A FEW MINUTES MORE

Livsmedelsmyndigheten (Swedish Food Authority) · QSR

A FEW MINUTES MORE

Challenge

Behaviour change — Swedish urban workers aged 25-45 who habitually eat lunch at fast food restaurants out of time pressure rather than genuine preference, and who feel a latent guilt about their dietary choices but perceive no viable alternative within their daily routine.

Insight

In Sweden's hyper-efficient work culture, fast food isn't chosen for taste — it's chosen because the speed of service eliminates the 'decision window' where people might reconsider what they're eating. The transaction is over before the guilt arrives.

Idea

Install a functioning government-branded fast food counter inside real QSR food courts that deliberately served meals at an agonisingly slow pace, forcing people to experience the full length of time it actually takes to prepare a healthy meal — and proving that the difference was only a few minutes.

Execution

The Swedish Food Authority opened pop-up 'Slow Counters' in high-traffic food courts in Stockholm, Gothenburg, and Malmö during peak lunch hours.

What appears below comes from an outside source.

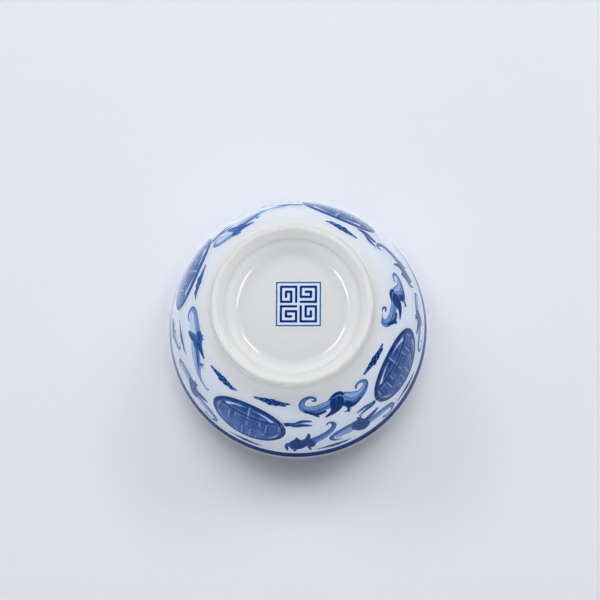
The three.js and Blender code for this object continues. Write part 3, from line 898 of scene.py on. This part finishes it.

Designed to mimic the visual language of a standard QSR outlet — illuminated menu boards, tray-lined counters, numbered tickets — the counters served freshly prepared balanced meals. But the key mechanic was a large digital clock mounted above the counter that counted the actual wait time in real time. When orders arrived, typically only three to four minutes after the neighbouring fast food chains, a printed receipt showed the exact time difference alongside the nutritional comparison. The tagline read: 'A few minutes more. A few years more.' Staff wore uniforms styled like QSR workers but in the authority's institutional green. Print ads in Metro and City newspapers the following week reproduced the receipts as full-page advertisements.